I have been so down about running/working out in general all week. I have not run in a week and I have very little (read: NO) motivation to do so. Strange how when I was injured all I wanted to do was get out and run and now that I’m feeling just fine I want nothing to do with it. It’s particularly frustrating because I have this thing coming up in October and I know it’s better to be a little undertrained than overtrained but I think the “not running for 4 months prior” method is pushing that concept a little bit.
Part of the problem is, I know, the fact that all I’ve wanted to do every morning is sleep. I used to love running in the mornings, especially on weekends, but lately it’s been a real struggle getting me out of bed at all. Quite fittingly, my running app sent me an email with a link to this article about becoming a morning runner again. I usually do most of the things on the list but I forget about the “keep it small” bit.
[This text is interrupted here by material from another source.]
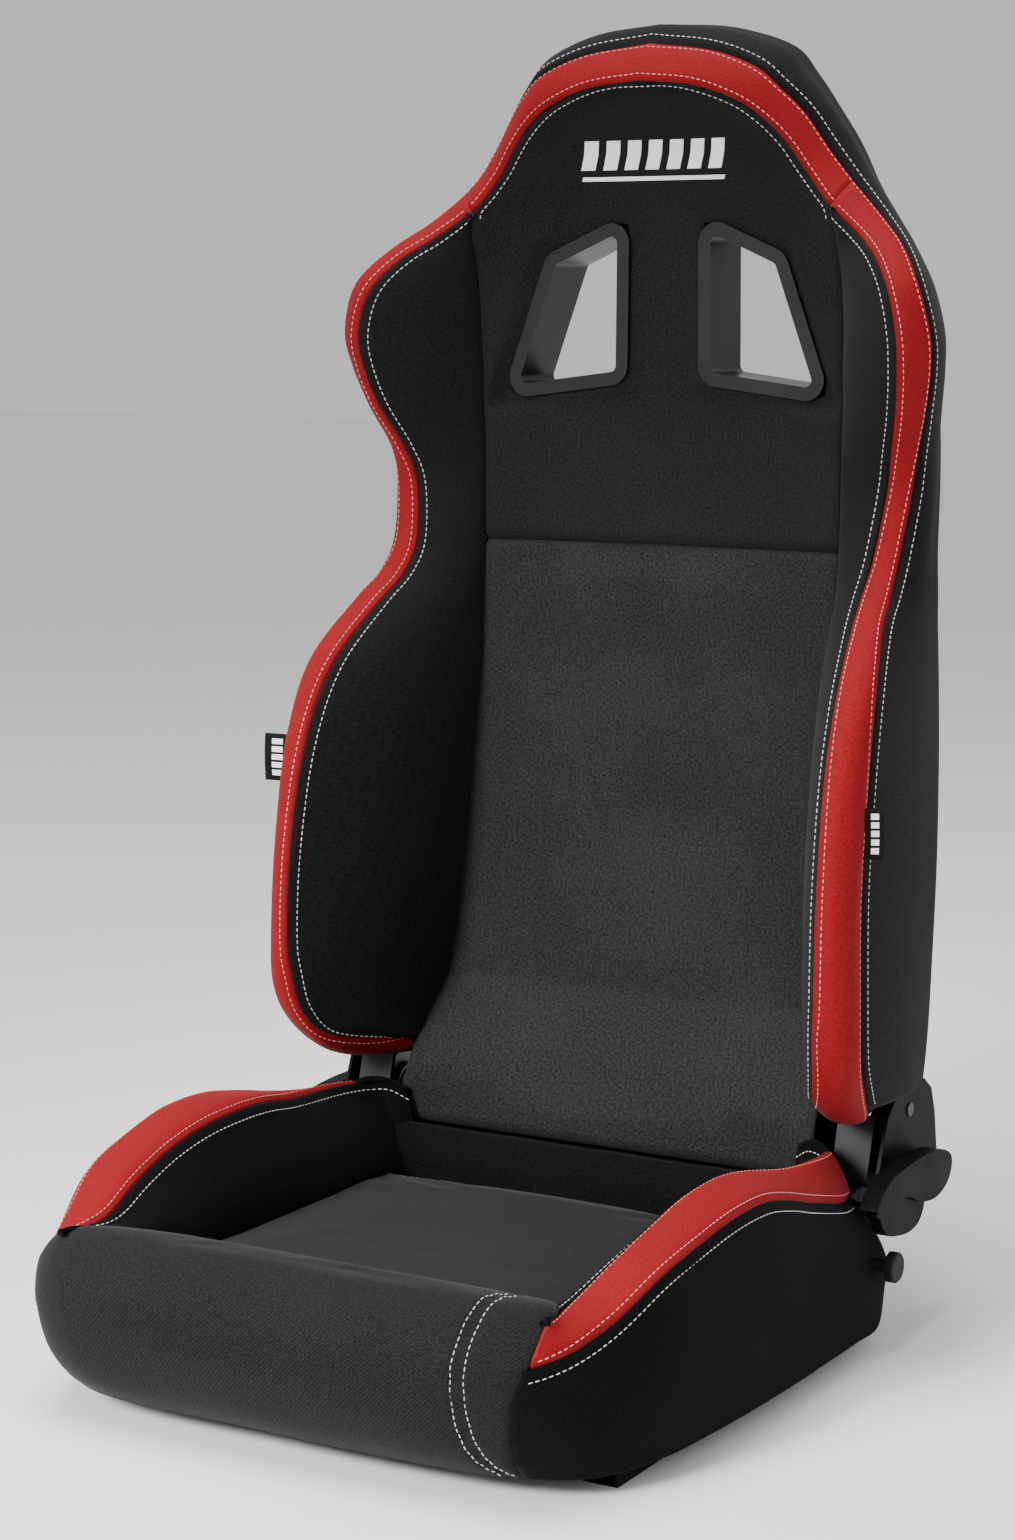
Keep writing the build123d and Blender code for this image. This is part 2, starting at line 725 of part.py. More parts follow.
# ---------------------------------------------------------------- release levers
def build_release():
    grip = [(97, 108), (110, 121), (138, 128), (170, 130), (201, 129), (220, 124), (232, 114), (228, 104),
            (218, 96), (203, 93), (186, 94), (175, 96), (157, 105), (144, 108), (126, 108), (104, 103)]
    lobe = [(104, 103), (116, 96), (119, 88), (130, 82), (146, 79), (166, 76), (184, 80), (192, 92),
            (186, 94), (175, 96), (157, 105), (144, 108), (126, 108)]
    with BuildPart() as lever:
        with BuildSketch(side(LEVER_INNER_X)):
            outline(grip)
        extrude(amount=LEVER_OUTER_X - LEVER_INNER_X)
        with BuildSketch(side(LEVER_INNER_X)):
            outline(lobe)
        extrude(amount=LEVER_OUTER_X - 5 - LEVER_INNER_X)
        inner_face = lever.faces().filter_by(Axis.X).sort_by(Axis.X)[0]
        offset(amount=-2.5, openings=inner_face)
        with BuildSketch(side(LEVER_INNER_X)):
            with Locations((RELEASE_Y, RELEASE_Z)):
                Circle(9)
        extrude(amount=LEVER_OUTER_X - 6 - LEVER_INNER_X)
        with BuildSketch(side(LEVER_INNER_X)):
            with Locations((RELEASE_Y, RELEASE_Z)):
                Circle(RELEASE_R)
        extrude(amount=10, mode=Mode.SUBTRACT)
    save_pair(lever.part, "release_lever")
    save(pin(-LEVER_INNER_X - 10, LEVER_INNER_X + 10, RELEASE_Y, RELEASE_Z, RELEASE_R), "release_shaft")
    with BuildPart() as washers:
        for x in (BASE_PLATE_X + PLATE + 0.5, LEVER_INNER_X - 3):
            with BuildSketch(side(x)):
                with Locations((RELEASE_Y, RELEASE_Z)):
                    Circle(9)
                    Circle(RELEASE_R, mode=Mode.SUBTRACT)
            extrude(amount=1.5)
        mirror(about=Plane.YZ)
    save(washers.part, "release_washers")


build_base()
build_backrest()
build_release()
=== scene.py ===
import math

import bmesh
import bpy
import numpy as np
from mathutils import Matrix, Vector


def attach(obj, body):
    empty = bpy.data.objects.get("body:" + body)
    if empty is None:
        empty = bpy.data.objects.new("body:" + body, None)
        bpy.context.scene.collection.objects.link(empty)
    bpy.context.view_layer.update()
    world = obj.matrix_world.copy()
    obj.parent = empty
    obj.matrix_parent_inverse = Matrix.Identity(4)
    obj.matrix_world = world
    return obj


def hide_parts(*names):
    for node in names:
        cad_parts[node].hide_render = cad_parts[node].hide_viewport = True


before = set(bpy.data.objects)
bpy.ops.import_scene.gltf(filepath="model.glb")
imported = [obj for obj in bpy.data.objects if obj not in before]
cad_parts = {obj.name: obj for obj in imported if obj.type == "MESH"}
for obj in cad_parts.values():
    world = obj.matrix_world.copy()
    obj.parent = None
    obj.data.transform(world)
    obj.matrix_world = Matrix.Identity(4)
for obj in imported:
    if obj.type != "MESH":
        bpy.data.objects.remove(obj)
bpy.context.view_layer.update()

MM = 0.001
BACK = "backrest"
BASE = "seat_base"
RELEASE = "release_levers"
SIDES = {"right": 1, "left": -1}

STITCH_PITCH = 4.6       # mm from one stitch to the next
STITCH_LENGTH = 3.0
STITCH_R = 0.37
SEAM_TO_STITCH = 8       # top stitching on the black panels
BAND_STITCH = 5.5        # top stitching inside each edge of the red band
STITCH_RISE = 0.12       # how far a stitch's middle stands off the cloth
TUCK = 3.2               # how deep a panel's edge is drawn into its seam
TUCK_WIDTH = 2.6         # how far from the seam that shows
COVER_THICKNESS = 4
THIN_CLOTH = 1.5         # the closing cloth under the backrest
REAR_CLOTH = 2           # the rear panel and the cloth behind the seat centre
CLOTH_FRAMES = 20
CLOTH_STIFFNESS = 12

REAR_HALF = 165          # half the rear panel's width, and the radius of its round top
REAR_ARCH_Z = 694        # where the round top starts
REAR_Y = 289             # plane of the rear panel's upper part
SEAT_CLOTH_HALF = 152    # half the cushion centre's width between the bolsters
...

I think I need to start looking at the smaller, more attainable goals. (Though, when it’s a victory just getting out of bed, doing 8x400s at 5AM sounds torturous.)
I also am a very very big wimp and give in to myself too much lately. Sleepy? Stay in bed. Have a cough? Definitely need more rest. I completely turn into a victim every time I’m sick (and I’ve got a wonderful lingering cough that makes me think a lung is coming up soon) so I don’t push myself. I need to remember more that exercise can actually help me feel better, faster.
Basically, it’s time to look for more successful motivation tools. What helps you when you get into a funk?